Very interesting topic (for me !)

I am in a similar position that you were in - I am a middle manager in the private sector desperate to get a director level post !

Over the past few years I have contemplated studying for an MBA as I thought that this would provide the "passport" to the role that I want.  However, the time commitment and the financial commitment (up to £25k) required have put me off (I have also come to the conclusion that my procrastination is further evidence that this may not be for me - as if I really wanted to do it, then I would just do it and not look for excuses).

I agree with Shirley in that you would have wondered either way - like myself, I think if I had done an MBA 3 years ago would I be an FD now ?

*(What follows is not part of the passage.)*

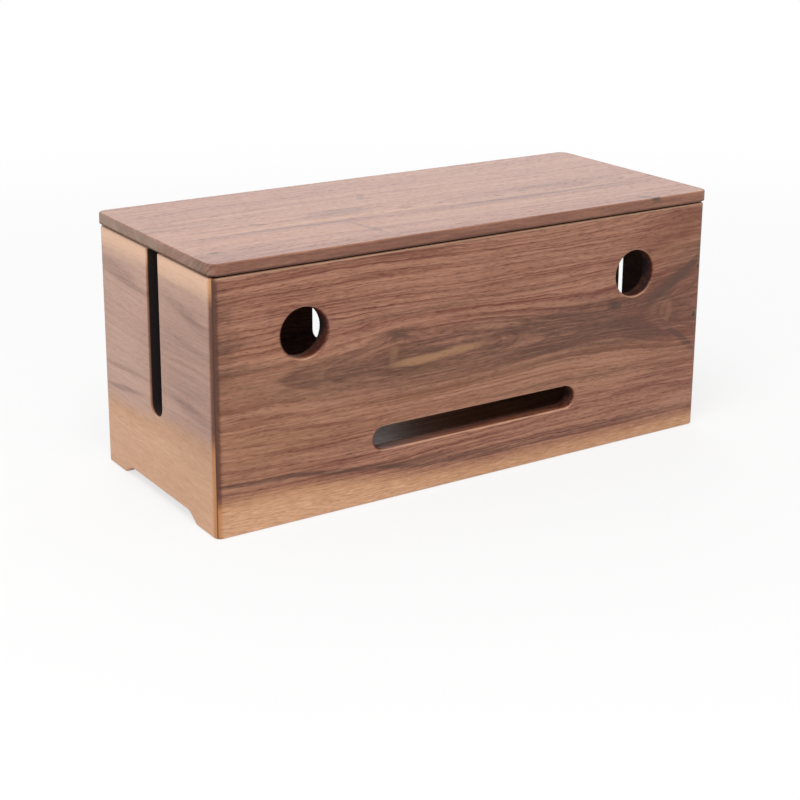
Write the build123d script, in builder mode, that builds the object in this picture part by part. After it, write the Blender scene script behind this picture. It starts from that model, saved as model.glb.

I also agree with Peter in that you have probably gained more as part of your studies than you give yourself credit for.  I also agree with the case studies - it is preferable to be actually involved in these issues but it is not always possible.  You will therefore gain more by studying 20 case studies as part of a group than being involved in one or two actual live work issues.

I also looked at correspondence / part time MBA courses, but then I spoke with somebody who said that it is better to study full time and fully emerse yourself into the subject and course rather than just use it as a means to an end (ie. just "get" an MBA and automatically get a great job) which I think I was doing.

Just out of interest, can I ask a few questions :

- How did you study (eg correspondence, day/block release) ?

-Can you give the name of the University / provider ?

-What was the cost of the course?

-What commitment was required in terms of time / hours per week ?

-Did you work in groups with other students or was it self study (i.e. more book learning than practical) ?


You also mention that you got your desired job, but at a price - can you give more details ?

Maybe I am over-thinking things myself, but I am also ambitious and am looking for a step up, but I also want to maintain some work-life balance.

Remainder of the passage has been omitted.